Le rehaussement de l’expérience comme situation propice à la connaissance est corrélé au sens que l’individu assume chez Kant : ce n’est pas sa singularité qui est rehaussée, mais son caractère « externe », public, d’appartenance à la « cité » humaine : son caractère de citoyen. Au citoyen et à lui seul est assuré l’échange avec l’autre, avec la matière autre, indispensable à l’expérience à même d’engendrer de la connaissance.25
16Avec l’avènement du mode de production capitaliste, tout ce qui était solidement établi s’évapore dans l’air. L’émergence du sujet moderne, pour récapituler, coïncide avec la déstabilisation de l’ordre organique féodal, avec ses hiérarchies, ses modèles rigides de conduite, ses idéaux de piété, d’honneur, de vaillance et de vengeance. Il y naît un sujet qui, libéré des liens substantiels traditionnels, se pose devant le monde en tant qu’observateur rationnel et distancié, qui de ce fait même réfléchit et construit activement l’objet observé, progressivement, comme le reflet de sa domination sur l’autre, sur la nature interne et externe, qui s’érige par là comme une intériorité suffisamment profonde, réflexive et relativement sûre d’elle-même, capable de discriminer sujet et objet, société et nature, conscience et monde26.

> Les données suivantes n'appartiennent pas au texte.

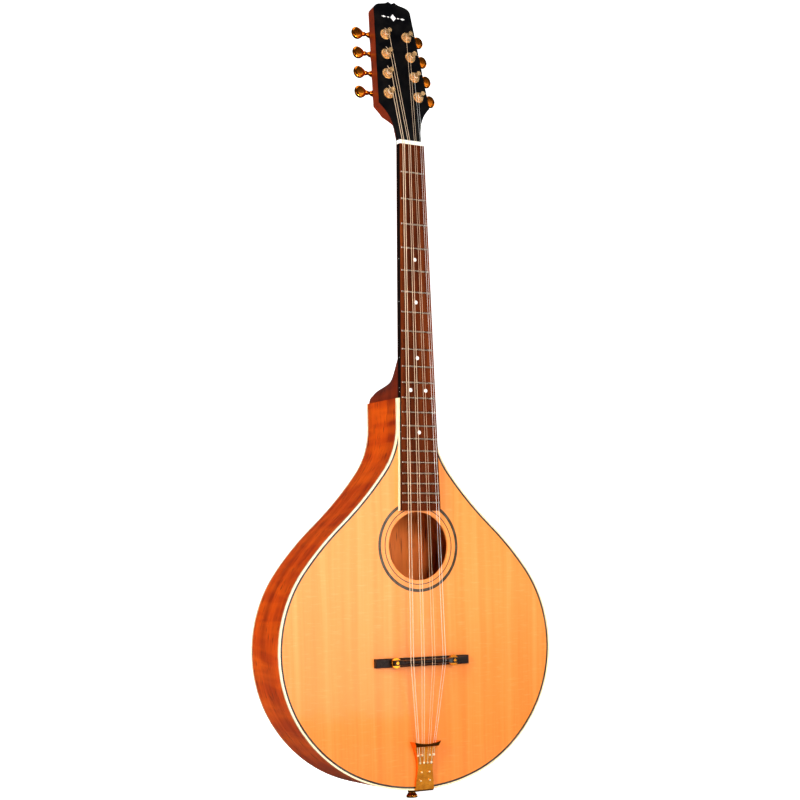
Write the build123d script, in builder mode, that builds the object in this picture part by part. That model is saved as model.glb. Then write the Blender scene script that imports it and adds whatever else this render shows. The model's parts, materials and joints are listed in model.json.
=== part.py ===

17Giotto déjà, et puis surtout Brunelleschi et Masaccio introduisent la perspective, la profondeur et la proportion géométrique dans leurs créations artistiques. Utilisant le calcul mathématique et jouant de façon originelle avec l’optique, ils parviennent à transformer l’observateur d’un tableau en sujet participant activement au processus perceptif, de sorte que le regard du spectateur devient le centre de la réalité visible, réalité qui se trouve là devant, disponible, prête à être expérimentée par ce sujet de plus en plus conscient de son pouvoir d’expérimentation. À travers la mise en perspective du monde extérieur, l’ancienne totalité naturelle-sociale se fragmente presqu’entièrement, mais elle est à nouveau réinstaurée, sous une forme différenciée et supérieure, en tant qu’unité esthétique, objet de contemplation pour un sujet autonome et réflexif, plus ou moins séparé de la sphère de la production et de la conduite strictement pragmatique qu’exige le prosaïsme du monde bourgeois. On voit ainsi émerger, momentanément, un sujet du goût bien formé, bien que peu à peu mélancolique et nostalgique de l’unité originaire perdue, de l’homme naturel (le « bon sauvage ») et de la communauté substantielle.
18C’est l’heure de la philosophie de Rousseau, puis du Romantisme qui s’en inspire, mais également, au plan matériel, de l’émergence de la grande industrie et de la progressive marchandisation de toutes les sphères de la vie quotidienne. « Qu’est-ce que l’homme en dehors de son travail ? » – c’est la question que se posent et qui beaucoup préoccupe des esprits tels que Lessing, Goethe et Schiller, qui tenteront tantôt de concilier, ou d’articuler, Bildung et activité productive, tantôt de placer le processus de formation, de socialisation et de maturation individuelle en dehors du monde du travail. Comme le rappelle un collègue, du premier Wilhelm Meister (celui des Années d’apprentissage, de 1795-96) au second (celui des Années de pèlerinage, de 1821-29) quelque chose changeait déjà : « Wilhelm se forme positivement, passant de l’indétermination du théâtre à la vie professionnelle bien définie (par la médecine) dans la division capitaliste du travail »27.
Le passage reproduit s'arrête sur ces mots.